> [GIVEN INFORMATION]:

──────────────────────────────

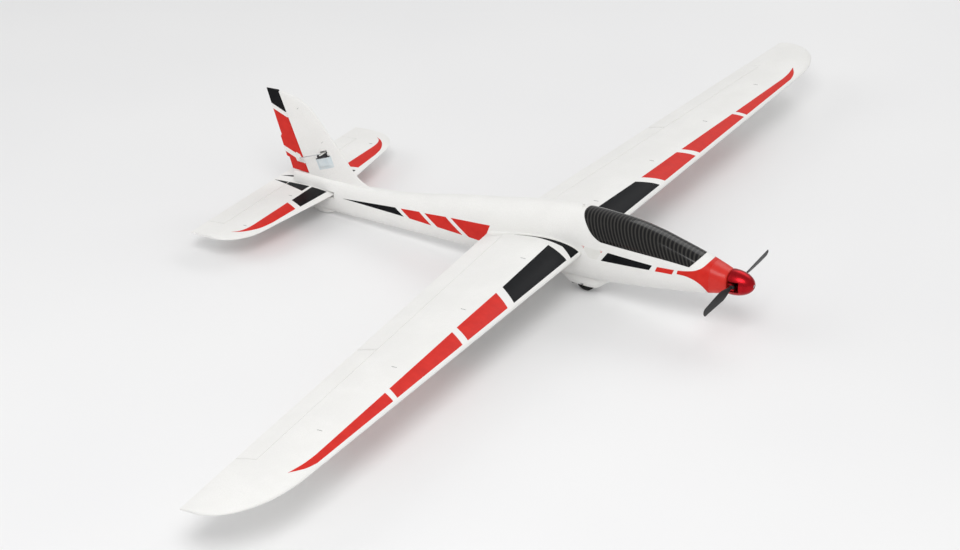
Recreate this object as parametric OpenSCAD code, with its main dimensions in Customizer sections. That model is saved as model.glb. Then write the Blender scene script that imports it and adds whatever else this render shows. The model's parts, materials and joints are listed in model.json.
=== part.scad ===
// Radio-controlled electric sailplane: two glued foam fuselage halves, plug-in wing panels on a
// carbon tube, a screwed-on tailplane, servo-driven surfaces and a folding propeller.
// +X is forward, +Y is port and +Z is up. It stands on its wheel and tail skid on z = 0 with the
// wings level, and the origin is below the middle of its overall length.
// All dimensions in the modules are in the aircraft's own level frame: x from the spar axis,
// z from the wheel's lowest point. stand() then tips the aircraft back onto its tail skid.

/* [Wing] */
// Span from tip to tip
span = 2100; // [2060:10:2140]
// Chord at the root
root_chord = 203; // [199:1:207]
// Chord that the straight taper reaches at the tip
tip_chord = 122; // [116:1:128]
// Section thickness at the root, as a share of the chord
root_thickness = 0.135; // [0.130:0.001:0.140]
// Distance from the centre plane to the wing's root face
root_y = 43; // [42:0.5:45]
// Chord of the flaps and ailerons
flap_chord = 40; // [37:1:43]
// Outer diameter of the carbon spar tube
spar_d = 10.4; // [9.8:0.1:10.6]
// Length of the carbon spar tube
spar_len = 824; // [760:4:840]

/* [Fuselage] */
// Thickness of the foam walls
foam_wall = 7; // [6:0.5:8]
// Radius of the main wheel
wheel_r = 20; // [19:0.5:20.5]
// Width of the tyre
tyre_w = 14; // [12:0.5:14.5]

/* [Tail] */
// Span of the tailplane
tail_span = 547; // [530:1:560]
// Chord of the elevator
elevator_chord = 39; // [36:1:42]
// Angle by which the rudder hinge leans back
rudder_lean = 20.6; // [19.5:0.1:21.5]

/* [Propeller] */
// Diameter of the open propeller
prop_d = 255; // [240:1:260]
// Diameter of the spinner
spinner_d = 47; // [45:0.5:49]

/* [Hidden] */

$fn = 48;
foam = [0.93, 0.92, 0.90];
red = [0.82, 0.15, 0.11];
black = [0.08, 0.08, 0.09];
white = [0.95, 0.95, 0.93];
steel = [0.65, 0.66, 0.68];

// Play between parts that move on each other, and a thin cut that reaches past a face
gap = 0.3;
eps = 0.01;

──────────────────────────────

> [WHAT YOU HAVE TO DO]: Output the whole listing above again, word for word.

> [ANSWER TO THIS EXERCISE]:
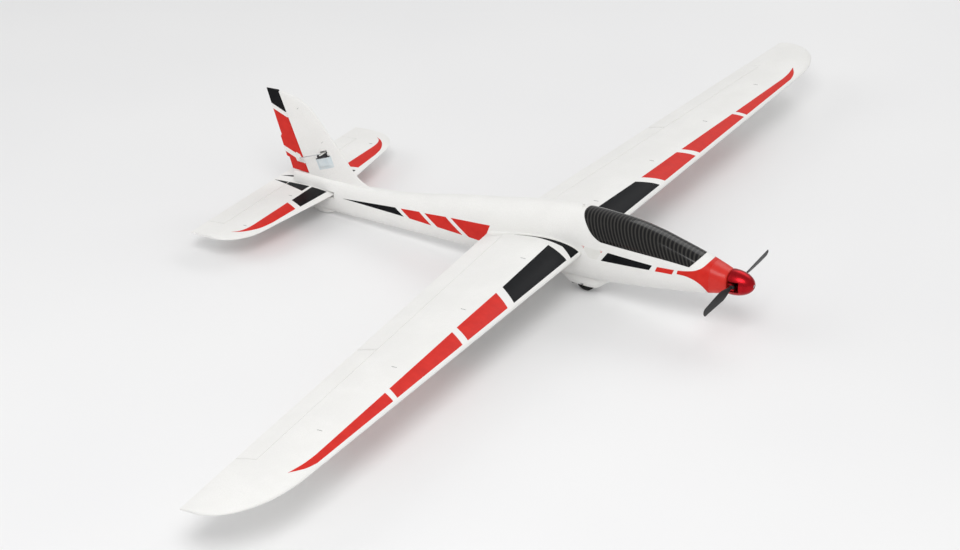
Recreate this object as parametric OpenSCAD code, with its main dimensions in Customizer sections. That model is saved as model.glb. Then write the Blender scene script that imports it and adds whatever else this render shows. The model's parts, materials and joints are listed in model.json.
=== part.scad ===
// Radio-controlled electric sailplane: two glued foam fuselage halves, plug-in wing panels on a
// carbon tube, a screwed-on tailplane, servo-driven surfaces and a folding propeller.
// +X is forward, +Y is port and +Z is up. It stands on its wheel and tail skid on z = 0 with the
// wings level, and the origin is below the middle of its overall length.
// All dimensions in the modules are in the aircraft's own level frame: x from the spar axis,
// z from the wheel's lowest point. stand() then tips the aircraft back onto its tail skid.

/* [Wing] */
// Span from tip to tip
span = 2100; // [2060:10:2140]
// Chord at the root
root_chord = 203; // [199:1:207]
// Chord that the straight taper reaches at the tip
tip_chord = 122; // [116:1:128]
// Section thickness at the root, as a share of the chord
root_thickness = 0.135; // [0.130:0.001:0.140]
// Distance from the centre plane to the wing's root face
root_y = 43; // [42:0.5:45]
// Chord of the flaps and ailerons
flap_chord = 40; // [37:1:43]
// Outer diameter of the carbon spar tube
spar_d = 10.4; // [9.8:0.1:10.6]
// Length of the carbon spar tube
spar_len = 824; // [760:4:840]

/* [Fuselage] */
// Thickness of the foam walls
foam_wall = 7; // [6:0.5:8]
// Radius of the main wheel
wheel_r = 20; // [19:0.5:20.5]
// Width of the tyre
tyre_w = 14; // [12:0.5:14.5]

/* [Tail] */
// Span of the tailplane
tail_span = 547; // [530:1:560]
// Chord of the elevator
elevator_chord = 39; // [36:1:42]
// Angle by which the rudder hinge leans back
rudder_lean = 20.6; // [19.5:0.1:21.5]

/* [Propeller] */
// Diameter of the open propeller
prop_d = 255; // [240:1:260]
// Diameter of the spinner
spinner_d = 47; // [45:0.5:49]

/* [Hidden] */

$fn = 48;
foam = [0.93, 0.92, 0.90];
red = [0.82, 0.15, 0.11];
black = [0.08, 0.08, 0.09];
white = [0.95, 0.95, 0.93];
steel = [0.65, 0.66, 0.68];

// Play between parts that move on each other, and a thin cut that reaches past a face
gap = 0.3;
eps = 0.01;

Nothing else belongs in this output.